++++ Given data ++++

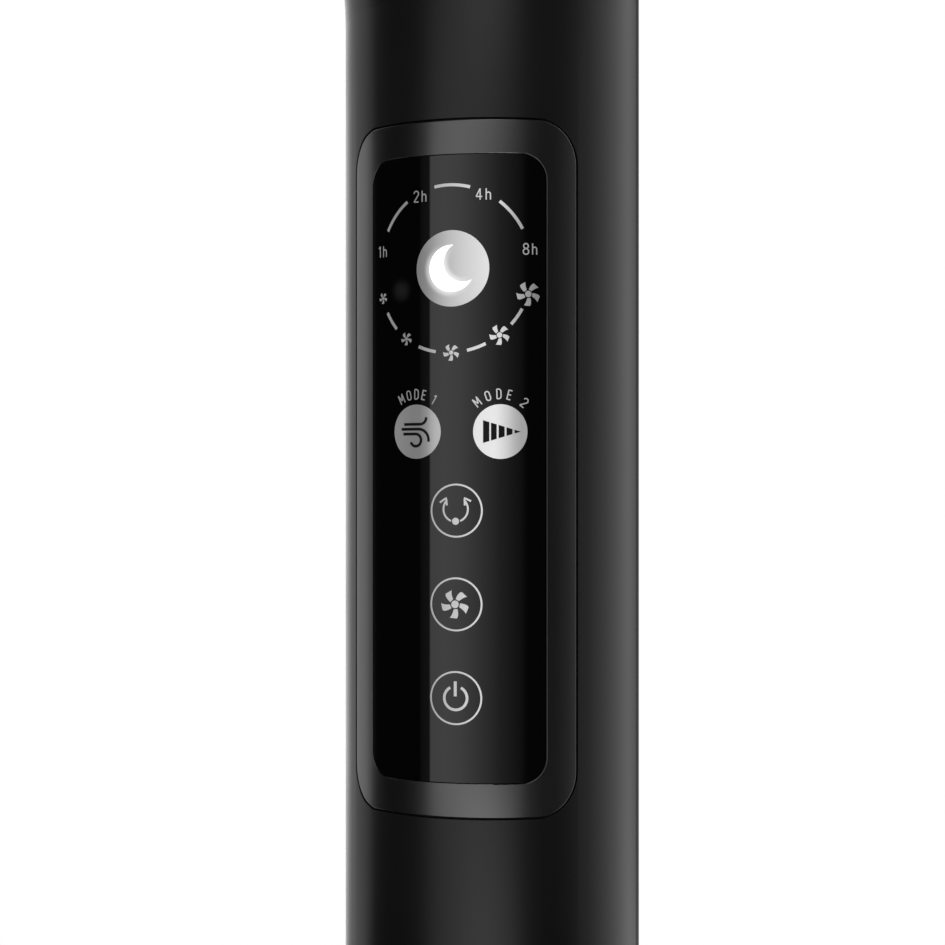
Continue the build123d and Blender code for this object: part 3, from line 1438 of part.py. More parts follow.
# Cross-flow wheel: staggered sections of curved blades between flat rings
wheel_low = duct_z + 4.0
wheel_high = upper_partition_z - 6.0
section_height = (wheel_high - wheel_low - (wheel_sections + 1) * disc_thickness) / wheel_sections
section_step = section_height + disc_thickness
ring_width = blade_depth + 1.0
blade_stagger = 360 / blade_count / wheel_sections
hub_radius = 9.0
hub_length = 12.0
blade_bow = 5.5
blade_lean = 6.0
blade_bow_depth = 0.42 * blade_depth
blade_tip = 0.4
with BuildPart() as blower_wheel:
    for k in range(wheel_sections):
        turn = k * blade_stagger
        with BuildSketch(Plane.XY.offset(wheel_low + disc_thickness + k * section_step)):
            with Locations(Location((*wheel_centre, 0), (0, 0, turn))):
                with PolarLocations(0, blade_count):
                    with BuildLine(mode=Mode.PRIVATE) as camber:
                        ThreePointArc(polar(wheel_radius - blade_tip, 0),
                                      polar(wheel_radius - blade_bow_depth, blade_bow),
                                      polar(wheel_radius - blade_depth, blade_lean))
                    trace(camber.line, line_width=blade_thickness)
        extrude(amount=section_height)
    for k in range(wheel_sections + 1):
        closed = k in (0, wheel_sections)
        with BuildSketch(Plane.XY.offset(wheel_low + k * section_step)):
            with Locations(wheel_centre):
                Circle(wheel_radius)
                if not closed:
                    Circle(wheel_radius - ring_width, mode=Mode.SUBTRACT)
        extrude(amount=disc_thickness)
    # hubs on the end discs
    for z in (wheel_low + disc_thickness, wheel_high - disc_thickness - hub_length):
        with BuildSketch(Plane.XY.offset(z)):
            with Locations(wheel_centre):
                Circle(hub_radius)
        extrude(amount=hub_length)
    with BuildSketch(Plane.XY.offset(wheel_low)):
        with Locations(wheel_centre):
            Circle(shaft_radius)
    extrude(amount=disc_thickness + hub_length, mode=Mode.SUBTRACT)
    with BuildSketch(Plane.XY.offset(wheel_high)):
        with Locations(wheel_centre):
            Circle(axle_radius)
    extrude(amount=-disc_thickness - hub_length, mode=Mode.SUBTRACT)
finish(blower_wheel, "blower_wheel")

shaft_low = motor_bottom + 0.5
with BuildPart() as motor_shaft:
    with BuildSketch(Plane.XY.offset(shaft_low)):
        with Locations(wheel_centre):
            Circle(shaft_radius)
    extrude(amount=wheel_low + disc_thickness + hub_length - shaft_low)
finish(motor_shaft, "motor_shaft")

axle_low = wheel_high - disc_thickness - hub_length
axle_end = 3.0
with BuildPart() as top_axle:
    with BuildSketch(Plane.XY.offset(axle_low)):
        with Locations(wheel_centre):
            Circle(axle_radius)
    extrude(amount=upper_partition_z + plate_sheet + axle_end - axle_low)
finish(top_axle, "top_axle")

boot_lip = 1.5
boot_collar = 3.5
boot_flange = 2.0
top_bearing_radius = 5.5
with BuildPart() as bearing_boot:
    with BuildSketch(Plane.XY.offset(upper_partition_z)):
        with Locations(wheel_centre):
            Circle(bearing_radius + partition_collar)
    extrude(amount=plate_sheet)
    boot_flanges = ((upper_partition_z - boot_lip, boot_lip), (upper_partition_z + plate_sheet, boot_collar))
    for z, height in boot_flanges:
        with BuildSketch(Plane.XY.offset(z)):
            with Locations(wheel_centre):
                Circle(bearing_radius + partition_collar + boot_flange)
        extrude(amount=height)
    with BuildSketch(Plane.XY.offset(upper_partition_z - boot_lip)):
        with Locations(wheel_centre):
            Circle(top_bearing_radius)
    extrude(amount=boot_lip + plate_sheet + boot_collar, mode=Mode.SUBTRACT)
finish(bearing_boot, "bearing_boot")

bearing_overhang = 1.0
with BuildPart() as top_bearing:
    with BuildSketch(Plane.XY.offset(upper_partition_z - bearing_overhang)):
        with Locations(wheel_centre):
            Circle(top_bearing_radius)
            Circle(axle_radius + running_gap, mode=Mode.SUBTRACT)
    extrude(amount=bearing_overhang + plate_sheet + axle_end)
finish(top_bearing, "top_bearing")

# ================================================================ outlet grille and cap
outlet_margin = 10.0
outlet_low = duct_z + outlet_margin
outlet_high = upper_partition_z - outlet_margin
rib_count = 25
rib_span = 90.0
rib_thickness = 1.4
rib_depth = 9.0
rib_recess = 0.6
bar_count = 5
bar_thickness = 1.6
bar_span = 76.0
bar_inset = 2.2
bar_depth = 6.0
front_zone = 60.0
lip_height = 5.0
lip_width = 44.0
lip_thickness = 1.8
lip_gap = 0.1
wall_bite = 0.5
outlet_plane = facing_front(0, (outlet_low + outlet_high) / 2)


def front_band(outer, inner):
    """Plan of a band between two offsets of the proud front."""
    with BuildSketch() as band:
        add(front_section(outer, front_bulge))
        add(front_section(inner, front_bulge), mode=Mode.SUBTRACT)
    return band.sketch


with BuildPart() as outlet_ribs:
    with BuildSketch(Plane.XY.offset(outlet_low - 2)):
        for k in range(rib_count):
            angle = front + rib_span * (k / (rib_count - 1) - 0.5)
            with Locations(Location((0, 0, 0), (0, 0, angle))):
                Rectangle(2 * column_radius, rib_thickness, align=(Align.MIN, Align.CENTER))
        add(front_band(column_radius - rib_recess, column_radius - rib_depth), mode=Mode.INTERSECT)
    extrude(amount=outlet_high - outlet_low + 4)
    for k in range(bar_count):
        z = outlet_low + (k + 1) * (outlet_high - outlet_low) / (bar_count + 1)
        with BuildSketch(Plane.XY.offset(z - bar_thickness / 2)):
            add(front_band(column_radius - bar_inset, column_radius - bar_depth))
            with Locations((0, -column_radius)):
                Rectangle(bar_span, front_zone, mode=Mode.INTERSECT)
        extrude(amount=bar_thickness)

grille_places = [(side * grille_screw_x, -grille_screw_y) for side in (1, -1)]
with BuildPart() as grille_bosses:
    for z in (duct_z, upper_partition_z - grille_boss):
        with BuildSketch(Plane.XY.offset(z)):
            with Locations(*grille_places):
                Circle(boss_radius)
                Rectangle(2 * boss_radius, column_radius, align=(Align.CENTER, Align.MAX))
        extrude(amount=grille_boss)
    add(posts_along_y(facing_front(0), both_sides(side_boss_x, side_screw_z[3:]), boss_radius, column_radius))
    with BuildSketch(Plane.XY):
        add(front_section(inner_radius + wall_bite, front_bulge))
    extrude(amount=top_z, mode=Mode.INTERSECT)

# the lip that goes behind the front shell's upper edge
with BuildPart() as grille_lip:
    with BuildSketch(Plane.XY.offset(joint_z - lip_height)):
        add(front_band(inner_radius - lip_gap, inner_radius - lip_gap - lip_thickness))
    extrude(amount=lip_height)
    with BuildSketch(Plane.XY.offset(joint_z)):
        add(front_band(inner_radius + wall_bite, inner_radius - lip_gap - lip_thickness))
    extrude(amount=2)
    with BuildSketch(Plane.XY):
        with Locations((0, -column_radius)):
            Rectangle(lip_width, front_zone)
    extrude(amount=top_z, mode=Mode.INTERSECT)

with BuildPart() as outlet_grille:
    with BuildSketch(Plane.XY.offset(joint_z)):
        add(front_band(column_radius, inner_radius))
    extrude(amount=trim_z - joint_z)
    with BuildSketch(outlet_plane):
        add(wrapped_outline(bezel_width, outlet_high - outlet_low, bezel_corner))
    extrude(amount=column_radius + front_bulge + 1, mode=Mode.SUBTRACT)
    add(outlet_ribs.part)
    add(grille_bosses.part)
    add(grille_lip.part)
    for z in (duct_z, upper_partition_z - grille_boss + 1):
        with BuildSketch(Plane.XY.offset(z)):
            with Locations(*grille_places):
                Circle(screw_radius)
        extrude(amount=grille_boss - 1, mode=Mode.SUBTRACT)
    add(posts_along_y(facing_front(0), both_sides(side_boss_x, side_screw_z[3:]), screw_radius,
                      side_screw_length - head_well_y), mode=Mode.SUBTRACT)
    add(seam_cut(joint_z, trim_z), mode=Mode.SUBTRACT)
finish(outlet_grille, "outlet_grille")

trim_inset = 0.8
with BuildPart() as top_trim:
    with BuildSketch(Plane.XY.offset(trim_z)):
        add(duct_section(column_radius - trim_inset, front_bulge))
        add(duct_section(inner_radius, front_bulge), mode=Mode.SUBTRACT)
    extrude(amount=trim_height)
finish(top_trim, "top_trim")

cap_round = 5.0
cap_wall = 2.0
with BuildPart() as top_cap:
    with BuildSketch(Plane.XY.offset(cap_z)):
        add(duct_section(column_radius, front_bulge))
    extrude(amount=cap_height)
    fillet(top_cap.edges().group_by(Axis.Z)[-1], cap_round)
    with BuildSketch(Plane.XY.offset(cap_z)):
        add(duct_section(inner_radius - cap_wall, front_bulge))
    extrude(amount=cap_height - shell_wall, mode=Mode.SUBTRACT)
    # lip inside the shells
    with BuildSketch(Plane.XY.offset(trim_z - 2)):
        add(duct_section(fit_radius, front_bulge))
        add(duct_section(fit_radius - lip_thickness, front_bulge), mode=Mode.SUBTRACT)
    extrude(amount=trim_height + 2)
finish(top_cap, "top_cap")
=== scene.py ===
"""Dresses the tower fan: its finishes, the printed touch panel, and a plain studio around it.

Metres, in the same frame as the solids. The panel's marks are drawn flat in millimetres,
as (along the round face, up from the panel's middle), and then wrapped on the lens.
"""

import json
from math import atan2, cos, degrees, hypot, pi, radians, sin

import bmesh
import bpy
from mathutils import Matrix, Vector

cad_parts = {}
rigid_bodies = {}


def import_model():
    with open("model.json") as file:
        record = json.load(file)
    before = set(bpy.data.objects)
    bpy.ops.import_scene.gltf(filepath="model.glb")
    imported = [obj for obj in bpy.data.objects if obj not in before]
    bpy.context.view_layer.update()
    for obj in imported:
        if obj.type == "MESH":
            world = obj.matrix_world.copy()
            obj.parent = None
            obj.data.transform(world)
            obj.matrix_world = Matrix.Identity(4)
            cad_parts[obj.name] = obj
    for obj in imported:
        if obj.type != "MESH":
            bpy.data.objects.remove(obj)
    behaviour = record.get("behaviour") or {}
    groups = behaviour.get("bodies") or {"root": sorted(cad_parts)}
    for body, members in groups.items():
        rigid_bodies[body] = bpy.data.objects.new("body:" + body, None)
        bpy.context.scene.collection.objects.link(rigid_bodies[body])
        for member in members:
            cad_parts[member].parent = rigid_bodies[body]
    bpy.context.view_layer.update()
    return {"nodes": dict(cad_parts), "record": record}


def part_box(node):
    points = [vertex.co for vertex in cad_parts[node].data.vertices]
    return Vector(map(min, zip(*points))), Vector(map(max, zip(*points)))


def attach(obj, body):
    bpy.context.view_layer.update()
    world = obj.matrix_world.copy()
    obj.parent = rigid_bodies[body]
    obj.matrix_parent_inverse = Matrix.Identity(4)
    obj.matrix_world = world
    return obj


for leftover in list(bpy.data.objects):
    bpy.data.objects.remove(leftover)

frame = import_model()
nodes = frame["nodes"]
MM = 0.001

lens_low, lens_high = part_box("touch_lens")
LENS_RADIUS = -lens_low.y
PANEL_LEVEL = (lens_low.z + lens_high.z) / 2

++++

Task objective | Search the data above for the string "Identity" and return every line that has it.

Result for this exercise |
            obj.matrix_world = Matrix.Identity(4)
    obj.matrix_parent_inverse = Matrix.Identity(4)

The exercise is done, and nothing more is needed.